Peter (1828-1889) was among 32 German immigrants in a colony that settled in Hall County in July of 1857. Peter’s first wife, Catharina Scheel Stuhr died in 1866. His second wife, and Leo’s mother, was Anna Scheel Stuhr (1841-1916).

The Stuhr family farmed about one-half mile east of the present city of Grand Island, in section 14 of Washington Township. The first family home was a log house. The deed for the farm was granted to the family in 1867.

Leo Stuhr was born in 1878. He graduated from Grand Island high school in 1897 and from the University of Nebraska in 1901, where he majored in chemistry.

After college, Leo was employed as a chemist for the American Crystal Sugar Company’s beet sugar factory in Grand Island. He later served in management positions with beet sugar factories at Rocky Ford, Colorado, and Oxnard, California.

In 1908 he returned to Grand Island and took over the operation of his family’s farming interests.

He served in Nebraska’s House of Representatives in 1917-1918 and went on to become the state’s first Secretary of Agriculture in 1918. In 1930 he was appointed to the Federal Farm Board by President Herbert Hoover.
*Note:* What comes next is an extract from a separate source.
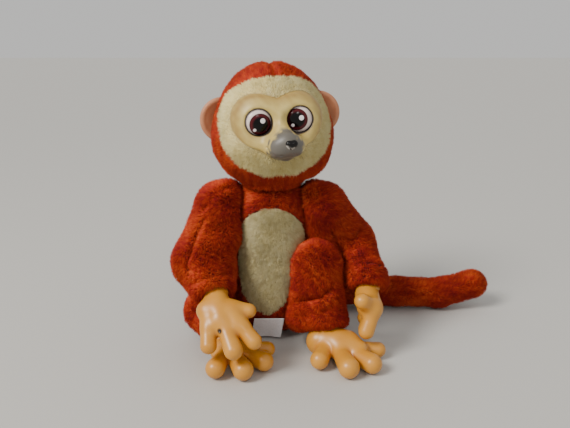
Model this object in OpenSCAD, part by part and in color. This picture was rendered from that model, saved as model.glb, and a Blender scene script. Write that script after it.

Stuhr had a considerable interest in Hall County’s history and was a founder of the Hall County Historical Society. In 1960 he announced the donation of $25,000 and 35 acres of land on which to build a county museum. Additional funds were required but his offer stimulated a county-wide project. Stuhr was named president of a museum board shortly before his death in 1961. A substantial bequest from his estate provided essential financial support for the establishment of the museum. Many artifacts collected during his lifetime became part of the historical collection now held by the Stuhr Museum.